Сестра хватает журнал и раскрывает его на середине. Отсюда я могу заметить, что это журнал о дизайне интерьера, и я уверена, что это Бренда оставила его здесь. Они делают косметический ремонт в их доме, и она рассматривает журналы для создания идей.

— Я не знаю, Дем. Просто помню, как ты испугалась, когда Ройал ушел много лет назад, — она переворачивает страницу, сканируя глазами объявления о деревянной мебели. — Я имею в виду, ты ведь любишь Брукса достаточно, чтобы провести остаток своей жизни с ним, а сейчас ты просто принимаешь все это так спокойно. Я ожидала, что ты будешь разваливаться немного больше, вот и все.

— Беспокойство не заставит его проснуться. Нет ничего плохого в попытке остаться сильной, ведь так?

Далила встает, закрывает журнал и швыряет его в сторону.

— Я не должна была ничего говорить. Я пришла сюда не для того, чтобы критиковать, как ты ведешь себя.
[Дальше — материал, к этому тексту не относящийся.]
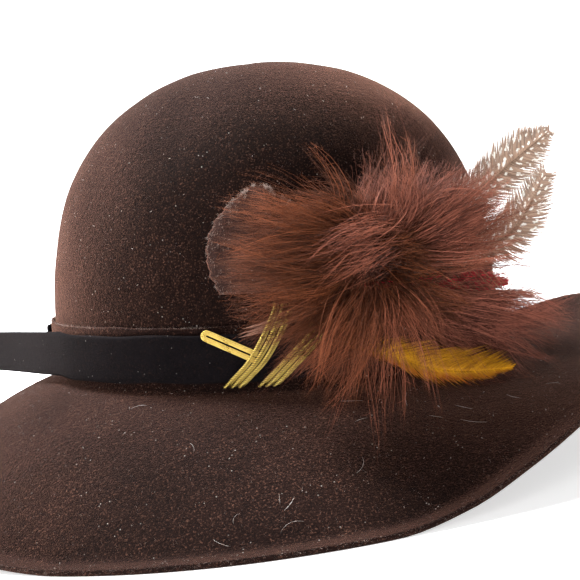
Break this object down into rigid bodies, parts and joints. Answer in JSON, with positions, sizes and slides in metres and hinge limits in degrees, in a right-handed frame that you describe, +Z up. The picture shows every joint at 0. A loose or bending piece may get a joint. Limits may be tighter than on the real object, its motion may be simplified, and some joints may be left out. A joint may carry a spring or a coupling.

Мне очень жаль, — она прижимает руку к груди. — Я здесь для тебя. И Брукса. И я буду здесь, когда он проснется и когда поведет тебя к алтарю.

— Спасибо, — я сажусь возле Брукса и прикасаюсь к его руке, чтобы понять, почувствую ли что-нибудь. Его ладонь теплая.

И это все, что я чувствую.

Теплота. И больше ничего.

— Иногда я думаю, что Брукс был послан Вселенной за все, что сделал Ройал, — размышляет Далила, покусывая губу.

— О чем ты говоришь?

— Мы не знали, почему Ройал ушел. Но, возможно, это не имеет значения. Может быть, ты просто должна была быть с Бруксом, и если бы Ройал застрял рядом, этого никогда бы не случилось.

— Я так не думаю.

— А я думаю, — сестра снова садится. — Все происходит неслучайно. Жизнь — это один огромный ряд домино.

Ее аналогия не подходит мне. Мне нужно знать, что случилось. Я отказываюсь соглашаться с каким-то клише.

— Во всяком случае, я не думаю, что судьба забрала бы Ройала и дала тебе Брукса, если бы вы были предназначены друг для друга, чтобы провести остаток своей жизни вместе.

Букет из ярко-розовых маргариток стоит на окне в палате Брукса. Не понимаю, как я их не замечала раньше, и я не уверена, откуда они появились, так как в больнице не позволяют приносить цветы в реанимацию. Держу пари, Бренда пронесла их. Цветы — ее слабость. Она любит их все без разбора.

В отличие от Брукса.

Маргаритки напоминают мне о борьбе, которая возникла у нас месяц назад во время выбора цветов для свадьбы. Я хотела маргаритки в ярких оттенках оранжевого, желтого и розового. Брукс сказал, что их слишком много. И смотреться они будут дешево. Он настаивал на пионах, хотя я говорила ему, что в феврале не сезон для них. Брукс настаивал, чтобы их прислали из Израиля, что стоило бы десятки тысяч долларов.